Stop The Madness – Make Your Own Kombucha Without Buying A Scoby

April 14, 2017 by stas | Filed under Food, Health.





Stop the madness – companies selling kombucha scobies for $30+! Ouch! And people buy because they are misinformed.

This article assumes that you’re already convinced that you want to brew kombucha and you’re trying to figure out how to get going. You’ve probably been researching whether you need to buy a kombucha scoby or not and that’s how you have arrived here.

I have been brewing/drinking Kombucha on and off for the last 40 years. Where I was born Kombucha has been around for hundreds of years, unlike it’s the case in the North America, where it was first introduced in 1995, didn’t quite make it, and it became a run away success some time in the first decade of this century.

FYI you don’t need to buy any scobies to grow your own kombucha. You can buy a cheap bottle of unpasteurized kombucha at your supermarket, pour it in a glass, cover with cheese cloth and in 1-2 days you will have your own scoby for free. $30+ to sell you a scoby is a ripoff, especially since the so called scoby is not the kombucha culture, it’s the byproduct of it and kombucha also uses to get oxygen through. Kombucha culture is the liquid. So you buy a lie when you buy a scoby. Note that they don’t sell you just the scoby, but it’s immersed in the kombucha liquid culture, which is what you buy for just a few dollars when you want to drink it.

And if you want to learn how to make your own, there are hundreds of free videos on youtube. All you need is a jar, cheese cloth, large elastic band, any caffeinated tea and sugar. The easiest healthiest tasty drink you can make in no time. And now that you saved yourself all that money by not buying the scoby – you can buy the tea, sugar, jar and cheese cloth. Of course if you like books, there are a ton of books on kombucha – making, health benefits, etc.

Please note that not all bottled kombucha you buy in supermarkets is alive – some brands, who jumped on the kombucha-crazy bandwagon, sell dead kombucha, as it has gone through pasteurization, which kills the culture. So really sometime when you think you buy a loaded with live microbiotics elixir, you actually buying a glorified soft drink. And you’re being mislead into the health benefits of it, which are null.
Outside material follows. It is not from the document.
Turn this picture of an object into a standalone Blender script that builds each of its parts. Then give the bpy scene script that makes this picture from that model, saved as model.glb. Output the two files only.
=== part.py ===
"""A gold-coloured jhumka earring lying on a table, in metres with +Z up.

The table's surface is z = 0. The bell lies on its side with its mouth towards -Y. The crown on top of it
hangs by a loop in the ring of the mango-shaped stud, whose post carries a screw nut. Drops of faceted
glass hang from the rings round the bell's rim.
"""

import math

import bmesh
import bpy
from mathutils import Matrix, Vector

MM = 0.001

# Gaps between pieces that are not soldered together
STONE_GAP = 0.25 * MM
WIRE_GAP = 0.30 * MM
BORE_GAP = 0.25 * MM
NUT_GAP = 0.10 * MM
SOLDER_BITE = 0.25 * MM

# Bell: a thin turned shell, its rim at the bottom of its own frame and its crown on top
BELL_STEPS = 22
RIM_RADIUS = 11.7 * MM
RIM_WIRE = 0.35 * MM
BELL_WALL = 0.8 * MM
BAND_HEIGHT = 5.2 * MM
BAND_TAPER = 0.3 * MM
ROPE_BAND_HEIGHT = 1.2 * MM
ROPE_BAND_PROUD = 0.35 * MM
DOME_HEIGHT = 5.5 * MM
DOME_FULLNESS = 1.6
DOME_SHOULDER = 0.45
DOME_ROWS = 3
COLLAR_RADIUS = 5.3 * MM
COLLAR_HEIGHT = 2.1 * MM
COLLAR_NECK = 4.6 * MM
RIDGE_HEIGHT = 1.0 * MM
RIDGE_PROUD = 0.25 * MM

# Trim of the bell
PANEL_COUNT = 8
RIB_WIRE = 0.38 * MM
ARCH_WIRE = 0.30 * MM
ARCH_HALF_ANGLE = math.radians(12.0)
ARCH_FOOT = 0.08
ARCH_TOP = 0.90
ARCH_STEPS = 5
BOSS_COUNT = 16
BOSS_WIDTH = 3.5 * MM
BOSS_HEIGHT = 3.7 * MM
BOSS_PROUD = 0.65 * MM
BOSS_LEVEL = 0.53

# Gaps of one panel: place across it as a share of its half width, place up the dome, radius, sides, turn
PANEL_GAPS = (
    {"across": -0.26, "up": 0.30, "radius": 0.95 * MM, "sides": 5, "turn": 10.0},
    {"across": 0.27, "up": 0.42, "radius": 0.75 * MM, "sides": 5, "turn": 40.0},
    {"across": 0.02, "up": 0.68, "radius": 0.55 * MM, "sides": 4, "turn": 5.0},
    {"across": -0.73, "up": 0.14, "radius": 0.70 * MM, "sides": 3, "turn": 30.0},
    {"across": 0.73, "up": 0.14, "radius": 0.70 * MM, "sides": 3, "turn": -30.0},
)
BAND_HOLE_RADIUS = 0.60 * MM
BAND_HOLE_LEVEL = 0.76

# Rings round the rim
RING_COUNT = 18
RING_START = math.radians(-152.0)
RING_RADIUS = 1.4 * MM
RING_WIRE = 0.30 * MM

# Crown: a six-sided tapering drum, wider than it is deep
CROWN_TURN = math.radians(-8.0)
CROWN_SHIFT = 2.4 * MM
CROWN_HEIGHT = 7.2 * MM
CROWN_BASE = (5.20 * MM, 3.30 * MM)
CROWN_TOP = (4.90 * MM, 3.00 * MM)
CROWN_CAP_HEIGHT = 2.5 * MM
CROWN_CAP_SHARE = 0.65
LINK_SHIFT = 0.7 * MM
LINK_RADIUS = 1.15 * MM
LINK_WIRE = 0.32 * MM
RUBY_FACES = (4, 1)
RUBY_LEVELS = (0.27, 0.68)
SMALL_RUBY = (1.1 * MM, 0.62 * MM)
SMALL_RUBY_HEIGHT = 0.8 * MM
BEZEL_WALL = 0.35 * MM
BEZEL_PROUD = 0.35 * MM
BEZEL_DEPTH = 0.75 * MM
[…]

I’ve just recently started a new brewing home product from a single bottle of GT brand of kombucha, that I bought for ~$3. How can you know whether you bought an “honest” kombucha? The test is easy — leave some uncovered kombucha overnight at the room temperature, if a thin film (scoby) started forming — it’s a live culture, if not — it’s probably dead. If it’s cold, the scoby won’t form regardless, so make sure the experiment is performed at room temperature. BTW, this is how I got that whole scoby insight – one day I didn’t finish drinking my kombucha that was in a glass – and the next day I found a scoby formed on top of the liquid.

Another important note about the culture – if you want to park your culture for whatever reason, you can put the whole thing in the fridge with a lid on it and it’ll hibernate there easily up to 6 months. When you want to brew it again, simply take it out, add fresh sweet tea and it will restart. I usually keep a back up culture in the fridge in case I left my growing culture out for too long and it became too vinegary, which can’t be recovered from. I start anew using the back up.

Enjoy your home-made Kombucha at a very little cost!